The city of Vancouver has signed the paperwork to conclude one of the sorriest episodes in its history. And in the end, the most polite thing that can be said about the Olympic Village imbroglio is that it didn’t turn out to be quite the financial bath predicted.
Although it will end up being bad enough.
Mayor Gregor Robertson announced Monday that the city had paid down the $690-million debt it inherited when it had to take over the troubled project from its bankrupt developers. Beyond that, the city was able to recoup an additional $70-million. What the mayor’s press release didn’t mention was the $170-million that the original builder, Millennium Development Group, agreed to pay for the site of the condominium complex – but never did.
That was money the city was never going to recover. What we also don’t know is the various ancillary costs entailed in the course of rescuing the project, such as staff time and related payments. Bottom line: Taxpayers are out north of $100-million.
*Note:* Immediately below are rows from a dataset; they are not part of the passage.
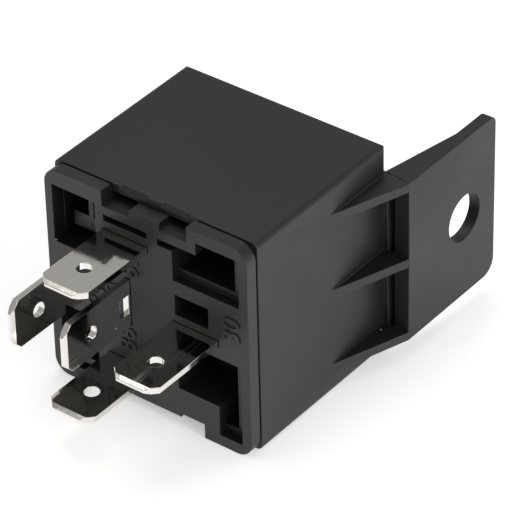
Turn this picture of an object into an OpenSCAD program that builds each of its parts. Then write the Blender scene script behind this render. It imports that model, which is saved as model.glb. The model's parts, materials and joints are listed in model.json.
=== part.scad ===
// Plug-in changeover relay for vehicles, lying on one side of its square case.
// The blades point along -Y, the mounting arm runs back along +Y on the +X side,
// and the origin is the middle of the flat side that the case lies on.

/* [Case] */
// Width and height of the square case
case_w = 28; // [27:0.5:32]
// Length of the case from the face of the base to the closed end
case_len = 25.3; // [24.8:0.1:30]
// Wall of the cover
cover_wall = 1.1; // [0.9:0.05:1.3]
// Wall of the closed end of the cover
cover_end = 1.2; // [0.9:0.1:1.3]
// Radius of the outer edges of the cover
cover_r = 0.8; // [0.4:0.1:1.2]

/* [Base] */
// Thickness of the flange that shows in front of the cover
rim_t = 1.9; // [1.6:0.1:2.3]
// Radius of the corners of the flange
rim_r = 2; // [1:0.1:3]
// Depth of the base from its face to its inner side
base_depth = 7.4; // [7:0.1:7.6]
// Wall left behind the pockets of the base
base_floor = 1.2; // [0.8:0.1:2]
// Clearance between the plug of the base and the cover, on each side
base_gap = 0.05; // [0.03:0.01:0.1]
// Height of the snap ridges of the base
snap_h = 0.3; // [0.2:0.05:0.4]

/* [Blades] */
// Width of a blade
blade_w = 6.3; // [5.6:0.1:6.4]
// Thickness of a blade
blade_t = 0.8; // [0.6:0.05:0.9]
// Length of a blade in front of the base
blade_len = 11.35; // [9:0.05:13]
// Diameter of the detent hole of a blade
blade_hole_d = 1.8; // [1.2:0.1:2.4]
// Distance of the detent hole from the tip
blade_hole_back = 4.5; // [3.5:0.1:5.5]
// Width of the stem that carries a blade through the base
stem_w = 5; // [4:0.1:5.4]
// Clearance round a blade in its slot
slot_gap = 0.05; // [0.03:0.01:0.1]

/* [Mounting arm] */
// Distance of the outer face of the arm from the side of the case
arm_out = 3.35; // [3:0.05:4.5]
// Thickness of the arm at its hole
arm_t = 1.5; // [1.2:0.1:1.8]
// Length of the arm behind the closed end
arm_len = 16.4; // [15.5:0.1:22]
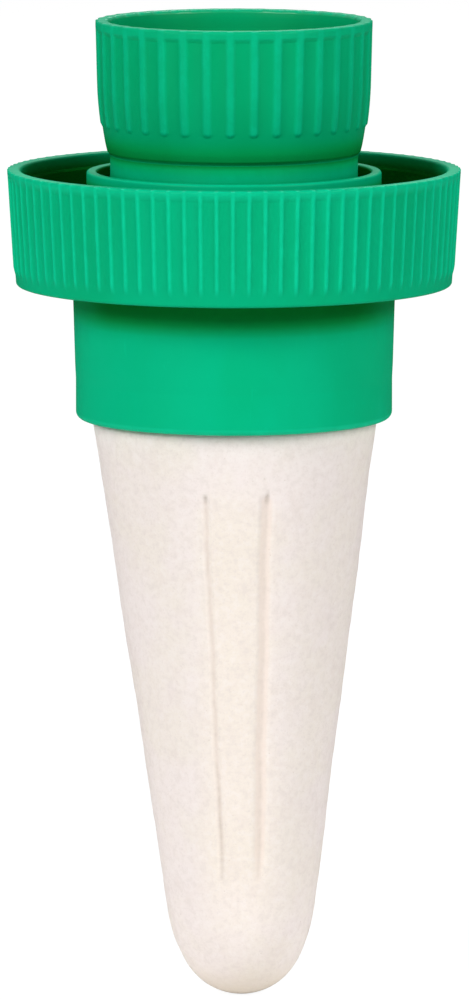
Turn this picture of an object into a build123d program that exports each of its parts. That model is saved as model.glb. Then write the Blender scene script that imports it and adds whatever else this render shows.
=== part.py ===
from build123d import *
import os
from math import cos, degrees, radians, sin, sqrt, tan

# Self watering spike: a porous clay cone that stands in the soil, a green head bonded to
# it with a wide bottle socket, and a screwed-in adapter with a cup for small bottles.
# Lengths are in millimetres and angles in degrees. The origin is the centre of the
# collar's lower rim, which is the soil line. +Z points up out of the soil and the
# spike's front faces -Y.

# Clay cone
clay_mouth_radius = 16.27  # outside, at the soil line
clay_half_angle = 7.83
clay_length = 66.8  # from the soil line to the tip
clay_wall = 3.2
nose_pinch = 0.72  # how much tighter the nose is than a ball that touches the flank
flank_blend_radius = 17.7  # of the arc between the straight flank and the nose
spigot_step = 0.27  # from the cone's mouth in to the straight spigot inside the collar
spigot_wall = 3.1
clay_lean = 0.7  # the fired cone is bonded in slightly out of true
clay_lean_height = 9.2  # the cone leans about this point of its axis
groove_half_spread = 13.3  # of each pair of grooves from its middle
groove_top_depth = 7.0  # upper end of a groove below the soil line
groove_tip_gap = 15.0  # from a groove's lower end to the tip
groove_cutter_radius = 0.9
groove_depth = 0.6

# Adhesive and gasket that hold the clay in the collar
bond_gap = 0.4
bond_recess = 0.5  # of the adhesive inside the collar's lower rim
bond_top_gap = 0.6  # from the adhesive to the clay's rim
gasket_thickness = 1.0
gasket_edge_gap = 0.2  # from the gasket's edges to those of the clay's rim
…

The city was able to draw the curtains on this played-out drama after agreeing to sell the remaining 67 condos at the Village for $91-million to Vancouver Canucks owner Francesco Aquilini. The Aquilini family has moved into real estate in a big way, and is developing a group of rental towers around Rogers Arena.
The units at the Olympic Village are among some of the most attractive condos in the city.
“This is a good deal for taxpayers, and pays down the Olympic Village debt that many thought would not happen,” said Mr. Robertson. “As mayor, I’ve been determined to ensure that taxpayers would not be left on the hook for a single cent. I am proud to say we have achieved that goal, and have done so in a way that has created a thriving waterfront neighbourhood.”
Not quite but we understand and appreciate the mayor’s enthusiasm. Who wouldn’t want to wash his hands of this mess, which Mr. Robertson inherited when he arrived in office in 2008? One can perhaps take issue with some of the decisions that he and his Vision Vancouver party made as they tried to make the best of a hopeless situation – like insisting on building some of the most expensive social housing in the country on the site – but it needs to be repeated that this was not a scandal of the mayor’s making. He was just the poor sod given the job of cleaning it up.
It was not an easy one.
Mr. Robertson took over the project amid the throes of the financial recession, a time that defined uncertainty on many different levels. It was difficult to imagine then that condo prices that had collapsed with real estate around the world would rebound to levels that would make the project – built to incredibly expensive LEED gold specifications – financially viable again. The mayor himself talked about the “$1-billion disaster” the project represented.
As sales languished, the Olympic Village was dogged by complaints about shoddy workmanship. Because so few people had moved into the development it was labelled a ghost town. For the longest time, it was difficult to envision a day when the Village square would be packed with people and the cool new bars and restaurants destined for the area would have lineups to get in. But that day has arrived. The Olympic Village now is one of the most enviable residential districts in the city – albeit one with a notable and inglorious past.
While that history will one day be a mere footnote for residents, it will have a much more lasting impact on the affairs of the city. It’s hard to imagine a mayor or council ever assuming the kind of financial risk that the Non-Partisan Association government did when it entered into an agreement with the Vancouver Organizing Committee in 2002 to provide athlete housing for the 2010 Winter Games.
It was that arrangement that ultimately left the city on the hook when the developer ran into financial difficulties in 2008 as financial markets teetered. Suddenly, the city owned the project, which it had to complete in time to house Sidney Crosby and his fellow Olympic friends. It was quite a time.
Looking back, it seems almost a miracle that a little more than $100-million might be all that the city will have lost from this affair. (A thorough vetting of the city’s numbers is sure to take place). Early on, the betting was that number might be $300-million or more.
While a loss that is considerably less than anticipated might seem something to celebrate, that wouldn’t be appropriate. Cheer the fact the city has ended its involvement with the Olympic Village. But it was an expensive lesson.